As you grow, the Shopify App Store adds features you don’t have out of the box, whether that’s SEO tools, product reviews, or email. Add apps when you have a specific need, not just to collect them.

Ways to grow a Shopify store after launch: SEO, email and abandoned-cart recovery, social and marketplaces, and apps.

Congratulations, your Shopify store is ready

That’s the whole build: signed up, designed, stocked, paid, and live. Take a moment to be proud of it, then keep tuning as real orders come in. If you’re still weighing platforms before you commit, our guide to building your first website compares the options, and our website cost guide breaks down what you can expect to spend.
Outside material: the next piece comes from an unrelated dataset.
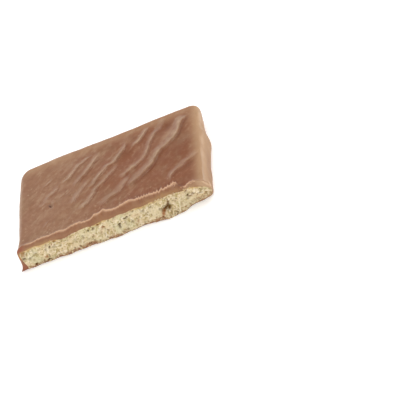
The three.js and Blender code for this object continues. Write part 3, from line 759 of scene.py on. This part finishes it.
def wall_tones(x, y, z, uneven):
    tan = np.maximum(ramp(x + 0.4 * uneven, *TAN_RIGHT), 0.5 * ramp(y, *TAN_BACK))
    tan = np.maximum(tan, 0.4 * ramp(x, *TAN_LEFT))
    foot = ramp(x, *FOOT_X) * ramp(y, *FOOT_Y) * ramp(z, *FOOT_Z)
    right = ramp(x, *RIM_X) * mix(0.5, 1, ramp(y, *RIM_Y))
    rear = ramp(x, *REAR_RIM_X) * ramp(y, *REAR_RIM_Y)
    rim = np.clip(bell(z, *RIM) * np.maximum(right, rear) * (0.5 + uneven), 0, 1)
    return {"tan": tan * (1 - 0.45 * foot), "rim": rim, "wall": ramp(z, *WALL_BAND)}


def broken_tones(x, z, depth_in, uneven):
    ends = np.maximum(ramp(x, *CRUST_RIGHT), 0.8 * ramp(x, *CRUST_LEFT))
    crust = ramp(depth_in + 0.3 * uneven, *CRUST) * mix(0.3, 1, ends) * ramp(z, *LIP_BAND)
    end = 0.4 * ramp(x, *END_PALE) + 0.6 * ramp(x, *END_PALER)
    red = ramp(x, *RED_X) * np.maximum(ramp(z, *RED_UP), 0.7 * ramp(z, *RED_LOW))
    thin = ramp(x, *THIN_X) * plateau(z, *THIN_Z)
    return {"crust": crust, "end": end, "left_end": red, "left_thin": thin}


def coating_tones(points, snap, depth_in):
    """Every tone's share at each point."""
    x, y, z = points.T
    whole = 1 - snap
    top = (z > TOP_FROM) * whole
    uneven = 0.5 * slow.layers(x / 1.6, y / 2.2, z / 2, count=3)
    lip, line = lip_tones(x, y, z, snap, depth_in)
    pale, dark, hole = top_tones(x, y)
    tones = {"snap": snap, "lip": lip, "sheen": pale * top * (1 - lip), "hole": hole * top,
             "shade": np.clip(dark * top, 0, 1),
             "bloom": ramp(x + BLOOM_TILT * y, *BLOOM_X) * whole}
    walls, broken = wall_tones(x, y, z, uneven), broken_tones(x, z, depth_in, uneven)
    for where, more in ((whole, walls), (snap, broken)):
        tones.update({name: tone * where for name, tone in more.items()})
    tones["rim"] = np.maximum(tones["rim"], line)
    return tones


# ---- the biscuit

FACE_COLUMNS, FACE_UPPER, FACE_LOWER = 700, 36, 30
BURIED = 0.06  # how far the biscuit reaches into the chocolate
FLOOR_GAP = 0.02  # nothing dips under this height
STREAK_TURN = math.radians(55)  # direction of the crumb's streaks
FACE_Z = (0.4, 6.3)  # heights between which the small pits lie
PIT_LEAN, PIT_EDGE, PIT_DEPTH = 0.25, 1.3, 0.8  # slant, sharpness, share of the listed depth
EDGE_CALM = 0.4  # the relief dies out this far from the face's ends


def all_pits():
    """The listed pits, and small ones all over the face."""
    random = np.random.default_rng(11)
    pits = list(PITS)
    for _ in range(SMALL_PITS):
        size = 0.09 + 0.2 * random.random() ** 2
        x, z = random.uniform(-WIDTH / 2, WIDTH / 2), random.uniform(*FACE_Z)
        across, up = size * random.uniform(0.7, 1.2), size * random.uniform(0.9, 1.6)
        dark, brown = random.uniform(0.15, 0.6), random.choice([0, 0, 0.5])
        pits.append((x, z, across, up, 0.8 * size, dark, brown))
    return pits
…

When you’re ready to build, start your free Shopify trial and get your store online today.

Frequently asked questions

How much does a Shopify store cost? The Basic plan is $29 per month on yearly billing (all prices as of 2026, so check current pricing before you sign up), plus card fees of 2.9% + 30 cents per online sale with Shopify Payments. You start with a 3-day free trial, then pay $1 per month for your first 3 months, so early costs are minimal.

Do I need coding skills? No. You build and customize everything through Shopify’s visual editors, and the AI tools handle the trickier parts like writing copy. No coding required.

How long does it take to set up? You can get a basic store live in an afternoon. A larger catalog or heavy design work takes longer, but the core setup is quick.

Can Shopify handle my taxes and shipping? Yes. Shopify Tax calculates sales tax automatically at checkout, and you set shipping zones and rates (free, flat, or carrier-calculated) to control delivery costs.

What is Shop Pay? Shop Pay is Shopify’s accelerated one-page checkout. It saves a returning customer’s details so they can buy in a couple of taps, which reduces drop-off and lifts conversions. It’s on by default.